Centerboard argues that courts have "consistently held that a single transaction (such as Benefuel's Agreement with Centerboard) is sufficient to establish personal jurisdiction over a party under Section 302(a)(1)," and cites three actions by Benefuel that it argues are sufficient to confer jurisdiction: (a) negotiating and contracting with a broker-dealer located in New York; (b) "having virtually all of the contract performed by the broker-dealer in New York, and (c) causing over $2 million in damage to the New York broker-dealer by refusing to pay amounts due under the contract." Pl. Mem. at 7-8. None of these are sufficient to confer jurisdiction. See, e.g., Lamco, 903 F. Supp. at 613-14; Paine Webber Inc. v. WHV, Inc., 1995 WL 296398, at *4 (S.D.N.Y. May 16, 1995) (negotiations over the phone with New York office, execution, signing, and performance of contract in New York, and three meetings in New York insufficient to confer jurisdiction). "[T]hat one transaction can be enough does not mean that one contact is always enough." Three Five Compounds, 2011 WL 5838697, at *4 (S.D.N.Y. Nov. 21, 2011). The cases cited by Centerboard all discuss single acts that were far more substantial and significant to the action than those at issue here, for example the lengthy negotiation of the relevant contract, or the sale of infringing goods. See Pl. Mem. at 7, Reply at 3-4 n.4. Here, the limited New York activities Benefuel engaged in were insignificant to the parties' relationship and bore little connection to any alleged breach. Paine Webber Inc. v. WHV, Inc., 1995 WL 296398, at *4 (S.D.N.Y. May 16, 1995) ("When the defendant contracts for services to be performed in New York but does not seek out a New York forum and connections with New York, . . . it may not, without more, be subjected to personal jurisdiction.").

To find that Benefuel transacted business in New York, "it must be shown that [Benefuel] purposely availed [itself] of the privilege of conducting activities within New York and thereby invoked the benefits and protections of its laws." D.H. Blair & Co. v.
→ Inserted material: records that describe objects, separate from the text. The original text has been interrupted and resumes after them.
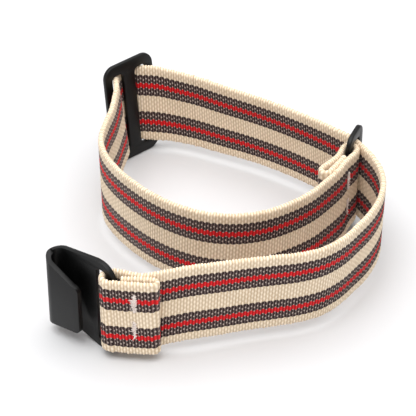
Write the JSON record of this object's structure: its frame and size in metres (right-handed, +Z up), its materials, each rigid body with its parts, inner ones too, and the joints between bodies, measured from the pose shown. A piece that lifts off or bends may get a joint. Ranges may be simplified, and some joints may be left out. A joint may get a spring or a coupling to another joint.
{
  "type": "elastic hook-clasp strap",
  "caption": "Striped knitted elastic strap on edge, threaded through a ring and a slotted catch plate, with a folded metal hook clasp sewn in at its end.",
  "frame": {"origin": "under the middle of the part's box, at the level it stands on", "axes": "+Z up along the strap's width, +X to the right with the hook at the front left, +Y away from the front run towards the catch plate"},
  "size_m": [0.0738, 0.0834, 0.0259],
  "materials": {
    "black_metal": "black satin coating on pressed steel sheet",
    "striped_knit": "ribbed elastic knit, cream with dark brown flecked bands and red centre lines",
    "sewing_thread": "white polyester thread in dense bar tacks"
  },
  "bodies": {
    "strap": {"strap_hook_fold": "striped_knit", "strap_front_run": "striped_knit", "strap_right_bend": "striped_knit", "strap_back_run": "striped_knit", "strap_left_bend": "striped_knit", "strap_inner_run": "striped_knit", "strap_ring_fold": "striped_knit", "bar_tack_hook_upper": "sewing_thread", "bar_tack_hook_lower": "sewing_thread", "bar_tack_ring_upper": "sewing_thread", "bar_tack_ring_lower": "sewing_thread"},
    "hook": {"hook_clasp": "black_metal"},
    "catch": {"catch_plate": "black_metal", "strap_catch_pass": "striped_knit"},
    "end_ring": {"ring": "black_metal"}
  },
  "joints": [
    {"name": "hook_swing", "type": "hinge", "parent": "strap", "child": "hook", "pos_m": [-0.02272, -0.03823, 0.0116], "axis": [0, 0, 1], "range_deg": [-40, 130]},
    {"name": "catch_rock", "type": "hinge", "parent": "strap", "child": "catch", "pos_m": [-0.02112, 0.03587, 0.01299], "axis": [-0.0691, 0.0784, 0.9945], "range_deg": [-6, 6]},
    {"name": "ring_rock", "type": "hinge", "parent": "strap", "child": "end_ring", "pos_m": [0.02908, 0.00517, 0.0127], "axis": [0, 0, 1], "range_deg": [-6, 3.5]}
  ]
}
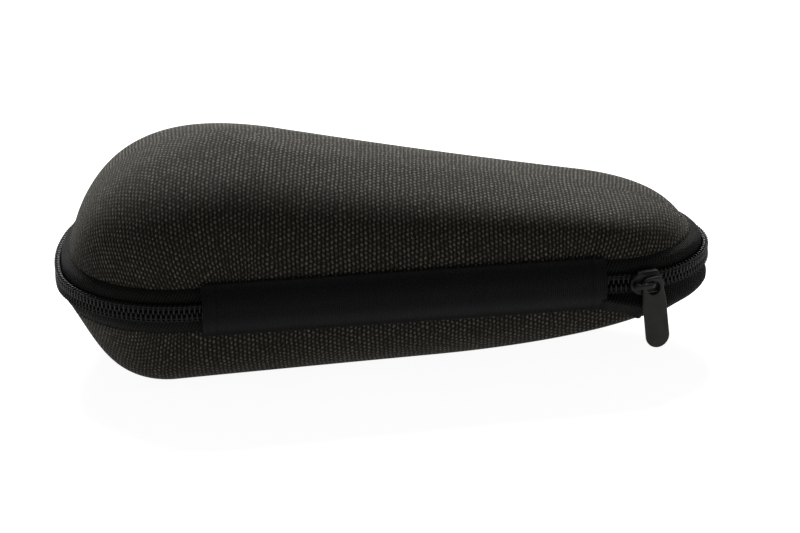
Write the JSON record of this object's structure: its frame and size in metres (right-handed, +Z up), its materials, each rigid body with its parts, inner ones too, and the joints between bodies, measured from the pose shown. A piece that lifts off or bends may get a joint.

Gottdiener, 462 F.3d 95, 104-105 (2d Cir. 2006) (citations, internal quotation marks, and alterations omitted). Centerboard has failed to make a prima facie showing that Benefuel did so here. Because Benefuel did not transact business in New York, the Court lacks personal jurisdiction

B. Transfer to the Northern District of Texas

"When a district court concludes that it lacks personal jurisdiction over the defendant, it may transfer the action to another district court under 28 U.S.C. § 1406(a) if it concludes that doing so would be in the interest of justice." DH Servs., LLC v. Positive Impact, Inc., 2014 WL 496875, at *16 (S.D.N.Y. Feb. 5, 2014) (citation and internal quotation marks omitted). Transfer here is appropriate because venue and jurisdiction are likely proper in the Northern District of Texas, and "`a peek at the merits'" reveals that Centerboard's claim is not a "`sure loser in the court that has jurisdiction."` Daniel v. Am. Bd. of Emergency Med., 428 F.3d 408, 436 (2d Cir. 2005) (quoting Phillips v. Seiter, 173 F.3d 609, 611 (7th Cir. 1999)). To dismiss the case merely for Centerboard to refile it in the Northern District of Texas "seems both cumbersome and unnecessary," Facchetti v. Bridgewater Coli., 2015 WL 3763970, at *3 (S.D.N.Y. June 16, 2015), and transfer "would allow the parties to continue to move this action towards resolution," Am. Motorists Ins. Co. v. Roller Bearing Co. of Am., Inc., 2001 WL 170658, at *6 (S.D.N.Y. Feb. 21, 2001). The decision to transfer is further supported by the pending declaratory judgment action filed by Benefuel in that district. See DH Servs., 2014 WL 496875, at *17 ("The existence of a pending action, arising from essentially identical facts, is another factor that weighs strongly in favor of transfer."). Accordingly, the motion to transfer is granted.2

CONCLUSION

For the foregoing reasons, the Court lacks personal jurisdiction over Benefuel and grants Benefuel's motion to transfer. The Clerk of the Court is directed to close the motion at Docket 14 and to transfer the case to the Northern District of Texas.

SO ORDERED

FootNotes


1. For purposes of deciding this motion, the Court accepts as true the allegations in Centerboard's complaint. See 7 West 57th St. Realty Co. v. Citigroup, Inc., 2015 WL 1514539, at *1 n.1 (S.D.N.Y. Mar. 31, 2015). over Benefuel.
2. Centerboard's arguments against transfer address only why transfer under 28 U.S.C. § 1404(a) would be improper. See PI. Mem. at 12-18. Because the Court lacks personal jurisdiction over Benefuel and so transfers the case under 28 U.S.C. § 1406(a), these arguments are inapplicable.